Mohammad Tashakor

The New Kid On The Blockchain: Legislative Acceptance of Smart Contracts

Recent months have seen several states moving to embrace blockchain technology and its promise of making governmental services more efficient and secure. On March 22, 2018, Tennessee passed legislation that establishes the legal authority of smart contracts in the marketplace.1 The Tennessee Senate Bill, referred to as SB 1662, acknowledges that smart contracts “may exist in commerce” and that smart contracts are valid and enforceable under state law.2 Smart contracts are self-executing contracts that are converted to computer code and stored on the blockchain system, facilitating the exchange of money, property, or anything else of value without the need of an intermediary.3 In much simpler terms, smart contracts are essentially “if-then” agreements that execute when certain conditions are met.4

The Tennessee law is part of a much larger trend of governmental initiatives to research blockchain technology and its applications. A recent report released by the Joint Economic Committee emphasized how blockchain can be a powerful tool to secure America’s digital infrastructure.5 The report recognized several potential applications of blockchain in the government context, including storing medical records and managing the electrical grid, and encouraged government agencies at all levels to “examine new uses for this technology that could make the government more efficient in performing its functions.”6

Tennessee is not the only state to pass blockchain-friendly legislation. Last year, Arizona passed a similar bill that recognizes the validity of smart contracts under state law.7 The legislation, which was passed with a near-unanimous vote, acknowledges that a contract secured through blockchain technology is considered to be an electronic record.8 Similarly, Wyoming passed a measure that accepts blockchain-based electronic records for legal purposes.9 Delaware, known for being a bellwether for business legislation, has passed a bill that legalizes issuance, transfer, and redemption of corporate shares through a distributed ledger, paving the way for publicly traded stocks to one day be transacted through blockchain technology.10 Finally, other states like New York, Nebraska, Illinois, and Florida have proposed initiatives that would explore possible innovations through the use of smart contracts and blockchain technology.11

Although the validity of smart contracts under state law is a new phenomenon, experts have been studying this technology for some time to learn about ways it can be applied in securing and speeding up business operations.
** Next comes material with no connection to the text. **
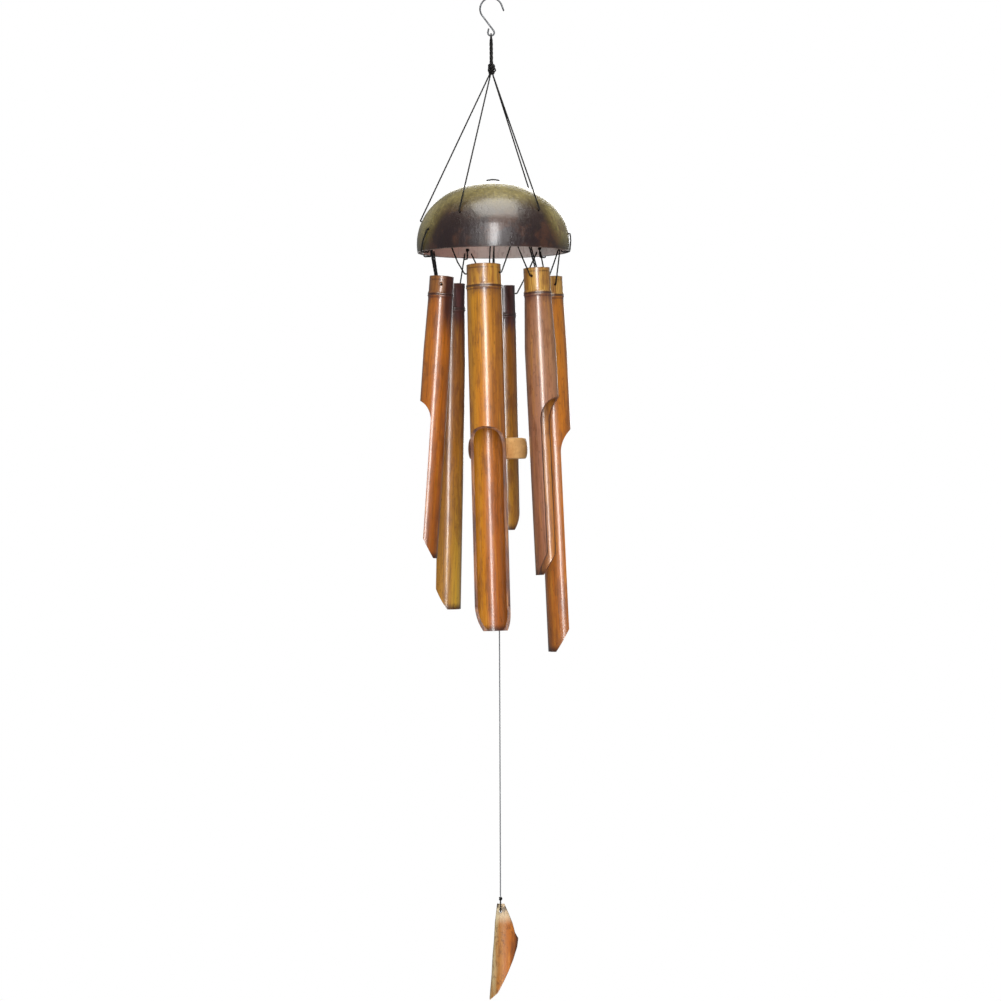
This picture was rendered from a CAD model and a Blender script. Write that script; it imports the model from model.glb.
import math
from collections import namedtuple

import bmesh
import bpy
from mathutils import Matrix, Vector, noise


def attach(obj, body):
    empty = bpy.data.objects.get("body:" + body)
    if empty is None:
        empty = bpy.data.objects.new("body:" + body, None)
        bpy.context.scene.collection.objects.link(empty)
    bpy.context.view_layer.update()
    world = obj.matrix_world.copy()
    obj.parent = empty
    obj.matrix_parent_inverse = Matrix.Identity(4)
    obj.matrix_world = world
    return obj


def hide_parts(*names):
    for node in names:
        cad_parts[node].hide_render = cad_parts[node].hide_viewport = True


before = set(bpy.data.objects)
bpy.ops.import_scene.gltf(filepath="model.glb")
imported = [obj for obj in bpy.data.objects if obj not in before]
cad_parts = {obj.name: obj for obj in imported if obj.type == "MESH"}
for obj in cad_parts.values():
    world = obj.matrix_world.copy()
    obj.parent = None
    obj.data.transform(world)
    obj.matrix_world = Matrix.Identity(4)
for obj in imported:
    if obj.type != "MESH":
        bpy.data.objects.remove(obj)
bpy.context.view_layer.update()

# Sizes are in millimetres, as in the CAD, until a mesh is made. Angles are in degrees, measured
# from the front (-Y) towards the right (+X).
MM = 0.001


def polar(r, a, z):
    return Vector((r * math.sin(math.radians(a)), -r * math.cos(math.radians(a)), z))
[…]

To that effect, smart contracts have proved useful in supply chain management and the simplification of tracking goods in the marketplace.12 It is no surprise then that state governments can employ this technology to both expedite and make efficient its commitments to the community.13 For example, Medicaid claims can be easily automated with the use of smart contracts—reducing manual operations that require a lot of human action and ultimately reducing costs.14 Smart contracts are also a cost-effective way to facilitate and track issuance of food stamps and welfare payments to the underprivileged.15 And finally, student loans issued by governments can be streamlined and disbursed via a trusted and secured system.16

At the same time, the concept of smart contracts is fairly new, which creates certain challenges. First, only a small number of states acknowledge the legal effect of smart contracts, which poses questions regarding the effect on interstate commerce.17 Second, there is a lack of uniformity with respect to the states that have embraced this technology, creating uncertainty and the potential for conflict in interstate business transactions.18 Finally, the bills that have been passed are not comprehensive and include poorly defined terms, again creating confusion and defeating the purpose of transaction simplification, especially in interstate commercial situations.19

Blockchain and smart contracts technology is an exciting innovation with the potential to simplify personal, governmental, and commercial transactions, reducing the costs of delivering such services and also potentially reducing the need for escrow and other intermediary services that are currently required by such transactions. Although the technology has its advantages, the lack of uniform laws poses a significant obstacle to the adoption of smart contracts in interstate commerce, but this obstacle is not insurmountable.20 In the near future, further discussion and investigation of smart contracts is warranted to insure that the potential is real and that any potential security issues are properly and thoroughly examined. Once thoroughly vetted, uniform laws may then be developed to harmonize national and international transactions and more effectively utilize the potential of this new technology while retaining current legal and security protections.

GLTR Staff Member; Georgetown Law, J.D. expected 2018; San Diego State University, B.S. 2013. ©2018, Mohammad Tashakor.